NSA_b_gone: A linux script to improve privacy on public wifi - duckfishdog
https://github.com/tobykurien/NSA_b_gone
======
evgen
I am not sure whether I should laugh or cry... This randomises your MAC and
hostname and then prevents outgoing connections. Unless you think the NSA is
running nmap on every public WiFi it does not even do what is printed on the
tin. I am trying to imagine what threat model this is trying to address and
why this particular set of options was chosen, as I can't see them being
particularly effective and the general annoyances of step three in the process
will tend to have this script nuked by the user within 72 hours.

------
LinuxBender
This may be a bit of a tangent; but if you wish for them to not watch your
traffic (as much), encapsulate all of your data in pictures. Oh, you think I
am about to suggest Stego? No way, super obvious!

You will need to get a volunteer or volunteers to help you create a few
thousand variations of tubgirl with different facial expressions and different
ingredients. There might be a couple folks that will watch those pictures
specifically, but most of them prefer the breast and penis pics that you are
all sexting back and forth. It won't stop all the snooping, but it will reduce
the number of people snooping dramatically.

Each facial expression represents a different utf-8 or utf-16 character. You
are going to need to make a LOT of pictures unless your messages are really
simple. Each different color fluid could represent different voice inflections
or perhaps a different character-set-of-the-day.

If I could get a volunteer, we could write the first "Hello World".

------
partycoder
NSA be gone? good luck with that. They define themselves as a "capabilities
oriented organization", and that basically translates into discovering and
hiding backdoors into everything.

------
pc2g4d
The trouble with a completely random hostname (or username---mine is pc2g4d
after all) is that they're used by few enough people, and when sufficiently
long are easily distinguished from non-random strings, that maybe they can
actually reduce anonymity.

For example, if you see the following pool of usernames:

    
    
      alice
      bob
      charlie
      W2zwAe3W9oVkRK9aSXWnTsxLj
    

And then in another context you see another pool of identifiers:

    
    
      doug
      erin
      filipa
      iA4PrG7jtp6hmNQNVDCqk36C
    

Which of these don't belong? It seems at least possible that the random
identifiers were generated by the same person, or at least the same type of
person.

The fact that an identifier provides no information is itself information. I
wouldn't be surprised if this could be a useful signal for linking accounts
that are meant to remain totally unlinked.

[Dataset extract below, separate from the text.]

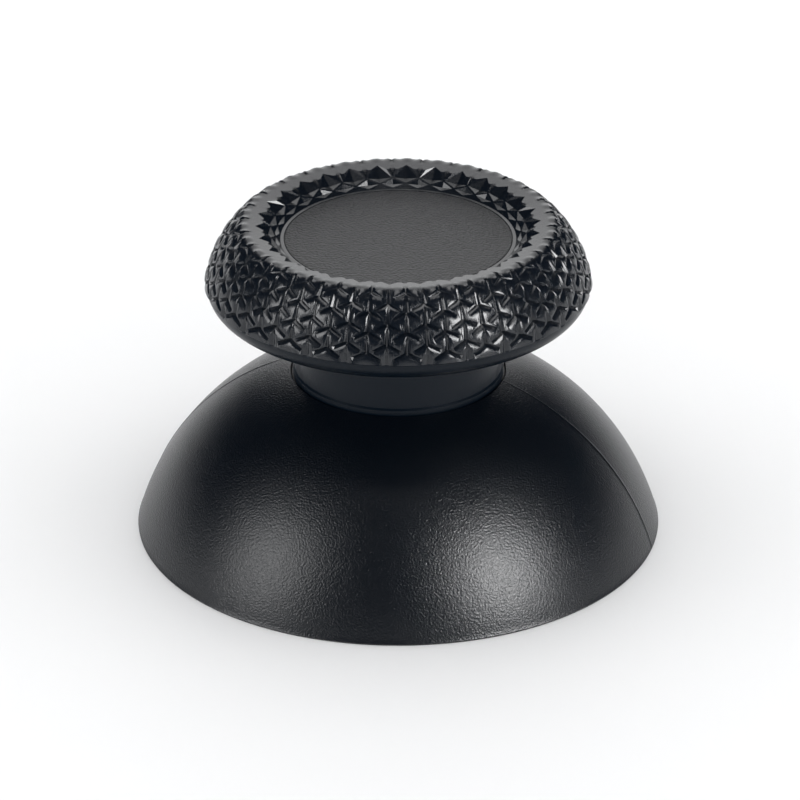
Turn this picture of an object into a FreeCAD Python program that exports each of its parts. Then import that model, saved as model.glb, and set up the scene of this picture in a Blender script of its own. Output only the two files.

So totally random MAC addresses or hostnames could just cause you to stand
out.

------
45h34jh53k4j
Yeah, Nah;

Maybe something like this is more useful to you if you wish to control what
services have internet access: [https://github.com/subgraph/fw-
daemon](https://github.com/subgraph/fw-daemon)

------
westbywest
Considering that tracking also occurs based on browser cookies or even more
indirect methods, seems this tool's primary effectiveness would just be
deterring profiling by public wifi AP operators.

------
witty_username
To really improve privacy you should use Tor Browser and only HTTPS websites.